Print the listing below exactly.

> [GIVEN DATA]:
☆ ☆ ☆

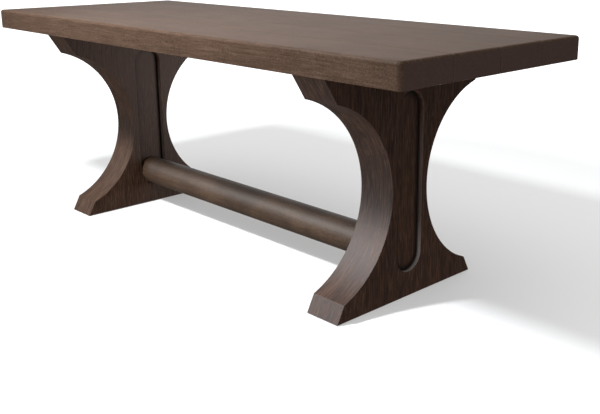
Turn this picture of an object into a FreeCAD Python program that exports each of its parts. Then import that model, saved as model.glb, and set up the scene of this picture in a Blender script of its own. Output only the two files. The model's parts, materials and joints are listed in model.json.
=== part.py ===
"""Trestle table: a four-board top on two waisted pedestals, tied by a round stretcher.

Millimetres. X runs along the table, Y across it (front is -Y), Z is up.
The origin is on the ground under the middle of the top.
"""
import FreeCAD, Part
import os
import re
import Sketcher

SIZES = {
    # Top: boards glued edge to edge along X
    "table_length": 2000,
    "table_width": 742,
    "table_height": 740,
    "top_thickness": 66,
    "board_count": 4,
    "corner_round": 14,
    "edge_round": 9,
    "seam_round": 3.5,
    # Loose splines in the board seams, stopped short of the ends
    "spline_thickness": 12,
    "spline_depth": 20,
    "spline_stop": 100,
    # Pedestals: a post with a horn and a foot on each side, sawn to one outline
    "pedestal_inner": 597,
    "pedestal_thickness": 120,
    "ground_gap": 2,
    "post_half": 90,
    "horn_half": 332.5,
    "horn_shoulder": 595.5,
    "foot_half": 284.5,
    "foot_shoulder": 51.5,
    "scoop_radius": 286,
    "scoop_y": 358,
    "scoop_z": 319.5,
    # Round-ended recess in both faces of each post
    "recess_radius": 50.5,
    "recess_depth": 15,
    "recess_top": 597.5,
    # Stretcher, seated on the floor of the two facing recesses
    "stretcher_radius": 50,
    "stretcher_z": 127,
    # Dowels between the post and its horns and feet
    "dowel_radius": 8,
    "dowel_length": 110,
    "dowel_spread": 25,
    "horn_dowel_low": 568,
    "horn_dowel_high": 640,
    "foot_dowel_low": 30,
    "foot_dowel_high": 92,
    # Steel plate over each pedestal and steel bar across the middle, flush under the top
    "plate_width": 200,
    "plate_length": 560,
    "plate_thickness": 8,
    "bar_width": 50,
    "bar_length": 640,
    "bar_thickness": 6,
    "steel_corner": 10,
    # Radius of a screw's round drive, as a share of its shank's
    "drive_share": 0.6,
    # Countersunk screws up into the boards
    "board_screw_head": 6.5,
    "board_screw_radius": 3,
    "board_screw_length": 50,
    "plate_screw_x": 78,
    "inner_screw_y": 93,
    "outer_screw_y": 240,
    "bar_screw_pitch": 80,
    # Countersunk screws down through the plate into the pedestal
    "coach_screw_head": 10,
    "coach_screw_radius": 5,
    "coach_screw_length": 90,
    "post_screw_y": 50,
    "horn_screw_y": 150,
    "tip_screw_y": 235,
    # Bolted joint at each end of the stretcher
    "bolt_radius": 8,
    "bolt_clearance": 0.5,
    "bolt_length": 160,
    "bolt_hole_depth": 112,
    "bolt_head_height": 10,
    "bolt_head_corner": 13.9,
    "washer_radius": 15,
    "washer_thickness": 3,
    "counterbore_radius": 20,
    "counterbore_depth": 25,
    "plug_thickness": 11,
    "nut_radius": 12.5,
    "nut_length": 60,
    "nut_x": 540,
    "nut_clearance": 0.3,
    "peg_radius": 6,
    "peg_length": 60,
    "peg_spread": 30,
    # Foot pads, let into the feet and standing proud by the ground gap
    "pad_length": 96,
    "pad_width": 80,
    "pad_thickness": 8,
    "pad_corner": 6,
    "pad_y": 226,
    "pad_screw_y": 24,
    "screw_sink": 3,
    "pad_screw_head": 5,
    "pad_screw_radius": 2.5,
    "pad_screw_length": 30,
}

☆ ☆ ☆

> [WRITTEN RESPONSE]:
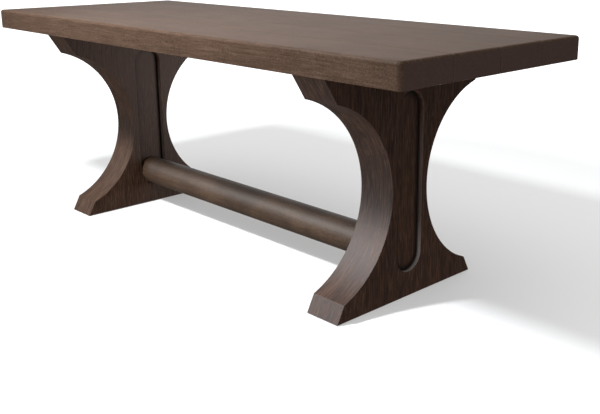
Turn this picture of an object into a FreeCAD Python program that exports each of its parts. Then import that model, saved as model.glb, and set up the scene of this picture in a Blender script of its own. Output only the two files. The model's parts, materials and joints are listed in model.json.
=== part.py ===
"""Trestle table: a four-board top on two waisted pedestals, tied by a round stretcher.

Millimetres. X runs along the table, Y across it (front is -Y), Z is up.
The origin is on the ground under the middle of the top.
"""
import FreeCAD, Part
import os
import re
import Sketcher

SIZES = {
    # Top: boards glued edge to edge along X
    "table_length": 2000,
    "table_width": 742,
    "table_height": 740,
    "top_thickness": 66,
    "board_count": 4,
    "corner_round": 14,
    "edge_round": 9,
    "seam_round": 3.5,
    # Loose splines in the board seams, stopped short of the ends
    "spline_thickness": 12,
    "spline_depth": 20,
    "spline_stop": 100,
    # Pedestals: a post with a horn and a foot on each side, sawn to one outline
    "pedestal_inner": 597,
    "pedestal_thickness": 120,
    "ground_gap": 2,
    "post_half": 90,
    "horn_half": 332.5,
    "horn_shoulder": 595.5,
    "foot_half": 284.5,
    "foot_shoulder": 51.5,
    "scoop_radius": 286,
    "scoop_y": 358,
    "scoop_z": 319.5,
    # Round-ended recess in both faces of each post
    "recess_radius": 50.5,
    "recess_depth": 15,
    "recess_top": 597.5,
    # Stretcher, seated on the floor of the two facing recesses
    "stretcher_radius": 50,
    "stretcher_z": 127,
    # Dowels between the post and its horns and feet
    "dowel_radius": 8,
    "dowel_length": 110,
    "dowel_spread": 25,
    "horn_dowel_low": 568,
    "horn_dowel_high": 640,
    "foot_dowel_low": 30,
    "foot_dowel_high": 92,
    # Steel plate over each pedestal and steel bar across the middle, flush under the top
    "plate_width": 200,
    "plate_length": 560,
    "plate_thickness": 8,
    "bar_width": 50,
    "bar_length": 640,
    "bar_thickness": 6,
    "steel_corner": 10,
    # Radius of a screw's round drive, as a share of its shank's
    "drive_share": 0.6,
    # Countersunk screws up into the boards
    "board_screw_head": 6.5,
    "board_screw_radius": 3,
    "board_screw_length": 50,
    "plate_screw_x": 78,
    "inner_screw_y": 93,
    "outer_screw_y": 240,
    "bar_screw_pitch": 80,
    # Countersunk screws down through the plate into the pedestal
    "coach_screw_head": 10,
    "coach_screw_radius": 5,
    "coach_screw_length": 90,
    "post_screw_y": 50,
    "horn_screw_y": 150,
    "tip_screw_y": 235,
    # Bolted joint at each end of the stretcher
    "bolt_radius": 8,
    "bolt_clearance": 0.5,
    "bolt_length": 160,
    "bolt_hole_depth": 112,
    "bolt_head_height": 10,
    "bolt_head_corner": 13.9,
    "washer_radius": 15,
    "washer_thickness": 3,
    "counterbore_radius": 20,
    "counterbore_depth": 25,
    "plug_thickness": 11,
    "nut_radius": 12.5,
    "nut_length": 60,
    "nut_x": 540,
    "nut_clearance": 0.3,
    "peg_radius": 6,
    "peg_length": 60,
    "peg_spread": 30,
    # Foot pads, let into the feet and standing proud by the ground gap
    "pad_length": 96,
    "pad_width": 80,
    "pad_thickness": 8,
    "pad_corner": 6,
    "pad_y": 226,
    "pad_screw_y": 24,
    "screw_sink": 3,
    "pad_screw_head": 5,
    "pad_screw_radius": 2.5,
    "pad_screw_length": 30,
}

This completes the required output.